_The problem_: Locate the string "that" in the listing below. Copy every line where it is found.

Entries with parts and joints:
______

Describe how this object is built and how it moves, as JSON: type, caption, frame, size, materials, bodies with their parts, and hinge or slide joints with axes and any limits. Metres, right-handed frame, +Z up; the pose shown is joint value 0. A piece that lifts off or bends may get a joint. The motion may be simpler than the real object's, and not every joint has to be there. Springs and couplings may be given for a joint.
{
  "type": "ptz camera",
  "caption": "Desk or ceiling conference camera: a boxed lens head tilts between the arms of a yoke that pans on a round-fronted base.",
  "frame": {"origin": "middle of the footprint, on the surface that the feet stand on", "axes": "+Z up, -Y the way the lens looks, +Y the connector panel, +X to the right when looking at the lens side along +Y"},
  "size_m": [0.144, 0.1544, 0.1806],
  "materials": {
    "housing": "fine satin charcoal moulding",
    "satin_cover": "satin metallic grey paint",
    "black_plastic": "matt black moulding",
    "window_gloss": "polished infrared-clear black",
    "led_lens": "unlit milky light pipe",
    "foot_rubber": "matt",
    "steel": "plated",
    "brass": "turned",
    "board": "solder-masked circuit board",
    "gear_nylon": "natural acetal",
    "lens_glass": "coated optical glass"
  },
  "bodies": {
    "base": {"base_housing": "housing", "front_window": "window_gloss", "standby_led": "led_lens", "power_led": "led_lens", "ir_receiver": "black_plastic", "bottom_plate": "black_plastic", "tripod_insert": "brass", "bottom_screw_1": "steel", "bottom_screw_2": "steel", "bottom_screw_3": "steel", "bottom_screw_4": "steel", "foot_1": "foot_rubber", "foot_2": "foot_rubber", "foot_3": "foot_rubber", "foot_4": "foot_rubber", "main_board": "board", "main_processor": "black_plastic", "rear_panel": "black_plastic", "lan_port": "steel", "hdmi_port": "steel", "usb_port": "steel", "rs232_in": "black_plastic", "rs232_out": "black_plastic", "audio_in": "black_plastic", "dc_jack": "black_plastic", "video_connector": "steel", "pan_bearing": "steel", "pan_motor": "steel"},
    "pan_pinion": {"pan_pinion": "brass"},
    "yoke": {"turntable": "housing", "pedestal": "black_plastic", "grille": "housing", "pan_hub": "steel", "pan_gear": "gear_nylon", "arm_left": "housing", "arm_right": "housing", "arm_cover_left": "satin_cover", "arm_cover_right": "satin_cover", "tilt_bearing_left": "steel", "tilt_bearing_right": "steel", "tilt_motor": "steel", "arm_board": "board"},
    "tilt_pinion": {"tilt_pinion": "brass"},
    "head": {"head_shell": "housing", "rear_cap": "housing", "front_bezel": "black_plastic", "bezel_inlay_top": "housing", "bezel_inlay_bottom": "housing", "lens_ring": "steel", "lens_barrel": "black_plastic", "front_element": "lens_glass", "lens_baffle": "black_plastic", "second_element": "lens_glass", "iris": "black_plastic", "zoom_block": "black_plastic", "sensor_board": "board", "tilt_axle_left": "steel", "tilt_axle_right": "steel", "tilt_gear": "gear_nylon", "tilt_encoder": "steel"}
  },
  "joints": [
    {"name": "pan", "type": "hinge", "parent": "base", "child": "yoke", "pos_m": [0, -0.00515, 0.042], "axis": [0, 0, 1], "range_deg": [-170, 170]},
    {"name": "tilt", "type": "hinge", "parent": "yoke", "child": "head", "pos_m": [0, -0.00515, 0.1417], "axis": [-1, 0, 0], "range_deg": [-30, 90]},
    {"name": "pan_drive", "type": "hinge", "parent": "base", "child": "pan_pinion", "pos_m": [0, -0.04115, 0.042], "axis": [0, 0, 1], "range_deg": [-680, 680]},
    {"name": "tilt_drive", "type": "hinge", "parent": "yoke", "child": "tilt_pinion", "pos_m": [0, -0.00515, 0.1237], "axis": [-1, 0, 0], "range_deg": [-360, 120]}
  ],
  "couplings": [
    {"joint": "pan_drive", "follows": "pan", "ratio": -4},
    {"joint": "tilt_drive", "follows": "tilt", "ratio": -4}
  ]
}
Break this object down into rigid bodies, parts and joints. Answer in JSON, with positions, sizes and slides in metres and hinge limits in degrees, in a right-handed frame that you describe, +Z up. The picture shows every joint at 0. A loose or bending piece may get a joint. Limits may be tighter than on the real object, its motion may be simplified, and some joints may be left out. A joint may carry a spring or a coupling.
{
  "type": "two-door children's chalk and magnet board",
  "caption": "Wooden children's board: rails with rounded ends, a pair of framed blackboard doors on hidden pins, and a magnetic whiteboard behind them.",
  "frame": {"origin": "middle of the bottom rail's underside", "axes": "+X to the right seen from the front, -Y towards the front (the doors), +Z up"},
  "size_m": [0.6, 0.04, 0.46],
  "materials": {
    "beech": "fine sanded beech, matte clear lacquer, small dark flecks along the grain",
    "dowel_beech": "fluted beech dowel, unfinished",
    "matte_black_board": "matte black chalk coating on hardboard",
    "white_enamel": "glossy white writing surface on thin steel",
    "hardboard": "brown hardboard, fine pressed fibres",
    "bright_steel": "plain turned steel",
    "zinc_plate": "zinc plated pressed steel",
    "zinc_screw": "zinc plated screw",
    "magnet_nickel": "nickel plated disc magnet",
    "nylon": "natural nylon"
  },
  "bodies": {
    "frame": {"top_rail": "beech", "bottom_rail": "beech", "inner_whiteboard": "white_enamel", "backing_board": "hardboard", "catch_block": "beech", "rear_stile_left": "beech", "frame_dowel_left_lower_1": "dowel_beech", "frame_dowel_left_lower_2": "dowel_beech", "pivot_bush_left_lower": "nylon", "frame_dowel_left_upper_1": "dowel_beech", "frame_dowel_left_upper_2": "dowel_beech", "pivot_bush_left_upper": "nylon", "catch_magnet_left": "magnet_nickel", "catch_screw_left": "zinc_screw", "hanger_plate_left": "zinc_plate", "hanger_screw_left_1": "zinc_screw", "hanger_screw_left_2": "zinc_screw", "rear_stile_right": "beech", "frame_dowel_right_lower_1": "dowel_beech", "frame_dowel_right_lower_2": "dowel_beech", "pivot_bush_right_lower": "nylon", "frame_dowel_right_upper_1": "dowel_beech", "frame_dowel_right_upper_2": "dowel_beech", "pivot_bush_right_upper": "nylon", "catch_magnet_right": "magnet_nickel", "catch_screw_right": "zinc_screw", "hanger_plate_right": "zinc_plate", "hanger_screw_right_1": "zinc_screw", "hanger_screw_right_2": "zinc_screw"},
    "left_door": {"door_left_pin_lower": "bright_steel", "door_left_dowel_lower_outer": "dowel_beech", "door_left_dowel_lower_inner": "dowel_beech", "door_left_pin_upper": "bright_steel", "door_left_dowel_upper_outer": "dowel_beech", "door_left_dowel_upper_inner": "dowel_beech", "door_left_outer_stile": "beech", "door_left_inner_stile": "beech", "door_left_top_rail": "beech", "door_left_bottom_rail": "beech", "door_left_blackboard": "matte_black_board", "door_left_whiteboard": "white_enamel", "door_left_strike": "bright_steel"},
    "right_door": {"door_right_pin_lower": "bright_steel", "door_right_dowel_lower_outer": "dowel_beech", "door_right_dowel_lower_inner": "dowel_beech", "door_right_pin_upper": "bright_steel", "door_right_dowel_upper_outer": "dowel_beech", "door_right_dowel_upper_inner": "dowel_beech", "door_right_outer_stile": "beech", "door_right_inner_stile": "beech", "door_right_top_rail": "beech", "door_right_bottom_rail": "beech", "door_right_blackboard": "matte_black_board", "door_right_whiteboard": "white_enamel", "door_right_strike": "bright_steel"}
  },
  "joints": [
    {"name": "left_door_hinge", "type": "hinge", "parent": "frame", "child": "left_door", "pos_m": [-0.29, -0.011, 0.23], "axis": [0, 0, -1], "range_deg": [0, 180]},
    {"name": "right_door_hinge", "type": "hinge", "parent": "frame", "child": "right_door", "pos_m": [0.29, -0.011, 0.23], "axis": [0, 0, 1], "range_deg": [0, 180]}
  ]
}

______

_Complete response_:
Describe how this object is built and how it moves, as JSON: type, caption, frame, size, materials, bodies with their parts, and hinge or slide joints with axes and any limits. Metres, right-handed frame, +Z up; the pose shown is joint value 0. A piece that lifts off or bends may get a joint. The motion may be simpler than the real object's, and not every joint has to be there. Springs and couplings may be given for a joint.
  "caption": "Desk or ceiling conference camera: a boxed lens head tilts between the arms of a yoke that pans on a round-fronted base.",
  "frame": {"origin": "middle of the footprint, on the surface that the feet stand on", "axes": "+Z up, -Y the way the lens looks, +Y the connector panel, +X to the right when looking at the lens side along +Y"},
Break this object down into rigid bodies, parts and joints. Answer in JSON, with positions, sizes and slides in metres and hinge limits in degrees, in a right-handed frame that you describe, +Z up. The picture shows every joint at 0. A loose or bending piece may get a joint. Limits may be tighter than on the real object, its motion may be simplified, and some joints may be left out. A joint may carry a spring or a coupling.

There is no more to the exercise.